Aim: Give back the entire listing verbatim.

Dataset content:
◆ ◆ ◆ ◆ ◆

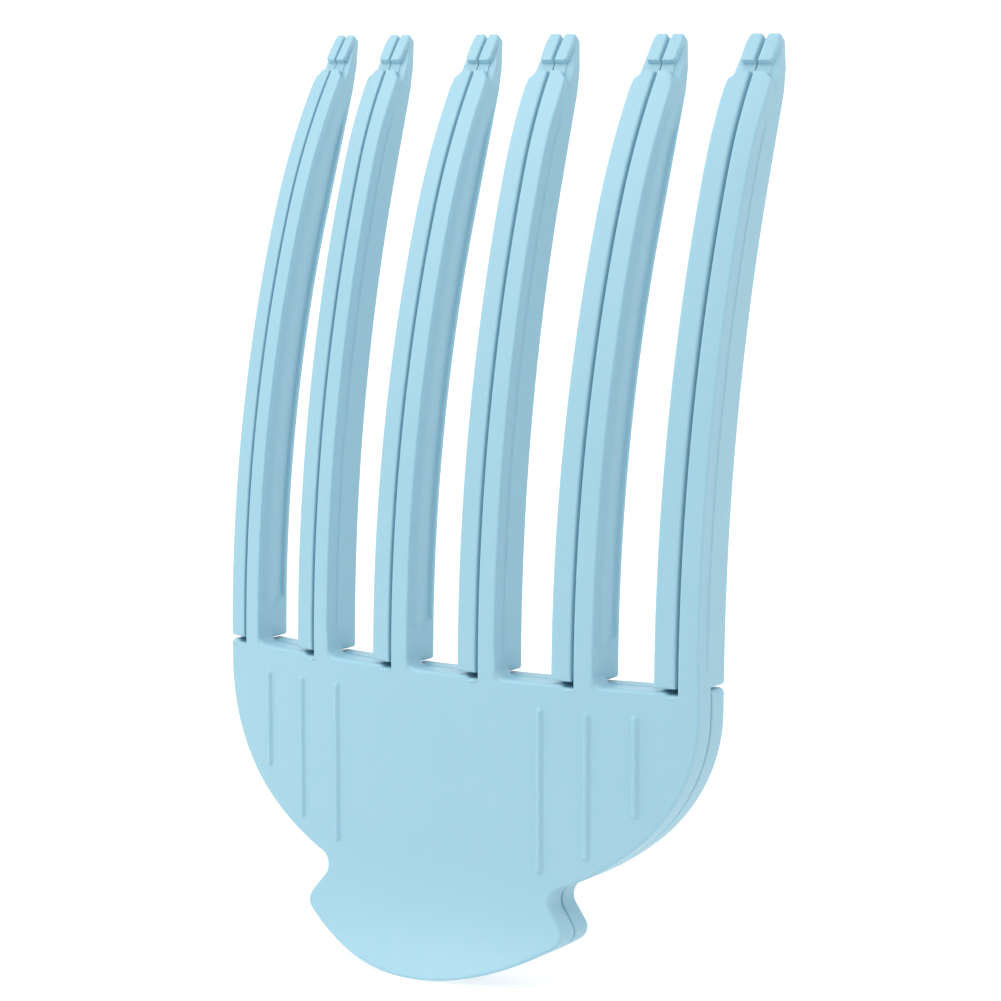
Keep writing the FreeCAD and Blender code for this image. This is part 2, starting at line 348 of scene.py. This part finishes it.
def flat_moulding(name, top_rim):
    """The flat comb as one closed mesh with rounded rims."""
    bm = bmesh.new()
    corners = {}
    plate, strips, flares = split_at_feet(moulding_outline())
    for ring in [plate, *strips, *flares]:
        for x, z in ring:
            key = (round(x, 4), round(z, 4))
            if key not in corners:
                corners[key] = bm.verts.new((x, 0, z))
        bm.faces.new([corners[round(x, 4), round(z, 4)] for x, z in ring])
    deepen(bm, bm.faces[:], PLATE_DEPTH)
    backs = [face for face in bm.faces if is_strip_back(face)]
    deepen(bm, backs, FULL_DEPTH - PLATE_DEPTH)
    bmesh.ops.delete(bm, geom=backs, context="FACES_ONLY")
    bmesh.ops.recalc_face_normals(bm, faces=bm.faces)
    mesh = bpy.data.meshes.new(name)
    bm.to_mesh(mesh)
    weights = mesh.attributes.new("bevel_weight_edge", "FLOAT", "EDGE")
    weights.data.foreach_set("value", [rim_radius(edge, top_rim) for edge in bm.edges])
    bm.free()
    flat = bpy.data.objects.new(name, mesh)
    bpy.context.scene.collection.objects.link(flat)
    bevel = flat.modifiers.new("rims", "BEVEL")
    bevel.limit_method = "WEIGHT"
    bevel.offset_type = "OFFSET"
    bevel.width = 1.0
    bevel.segments = 4
    bevel.use_clamp_overlap = False
    return flat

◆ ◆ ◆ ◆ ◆

Output of the task:
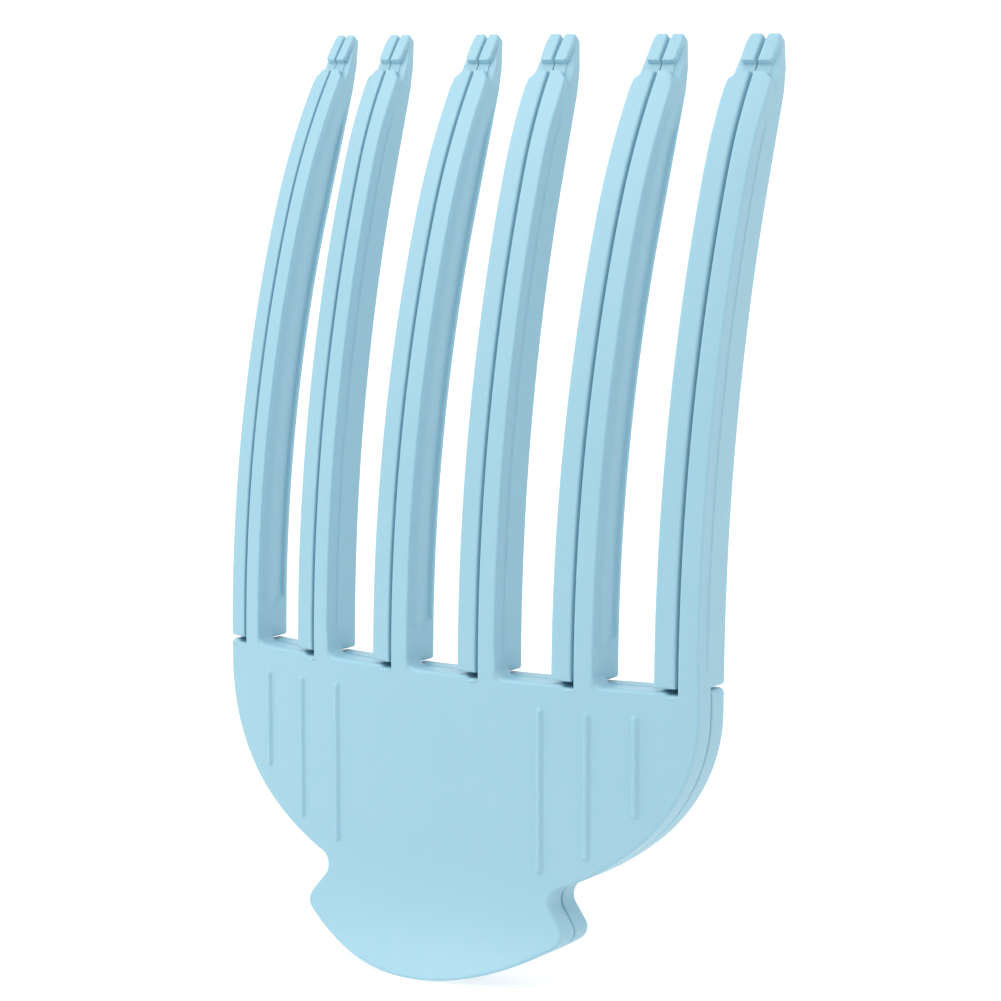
Keep writing the FreeCAD and Blender code for this image. This is part 2, starting at line 348 of scene.py. This part finishes it.
def flat_moulding(name, top_rim):
    """The flat comb as one closed mesh with rounded rims."""
    bm = bmesh.new()
    corners = {}
    plate, strips, flares = split_at_feet(moulding_outline())
    for ring in [plate, *strips, *flares]:
        for x, z in ring:
            key = (round(x, 4), round(z, 4))
            if key not in corners:
                corners[key] = bm.verts.new((x, 0, z))
        bm.faces.new([corners[round(x, 4), round(z, 4)] for x, z in ring])
    deepen(bm, bm.faces[:], PLATE_DEPTH)
    backs = [face for face in bm.faces if is_strip_back(face)]
    deepen(bm, backs, FULL_DEPTH - PLATE_DEPTH)
    bmesh.ops.delete(bm, geom=backs, context="FACES_ONLY")
    bmesh.ops.recalc_face_normals(bm, faces=bm.faces)
    mesh = bpy.data.meshes.new(name)
    bm.to_mesh(mesh)
    weights = mesh.attributes.new("bevel_weight_edge", "FLOAT", "EDGE")
    weights.data.foreach_set("value", [rim_radius(edge, top_rim) for edge in bm.edges])
    bm.free()
    flat = bpy.data.objects.new(name, mesh)
    bpy.context.scene.collection.objects.link(flat)
    bevel = flat.modifiers.new("rims", "BEVEL")
    bevel.limit_method = "WEIGHT"
    bevel.offset_type = "OFFSET"
    bevel.width = 1.0
    bevel.segments = 4
    bevel.use_clamp_overlap = False
    return flat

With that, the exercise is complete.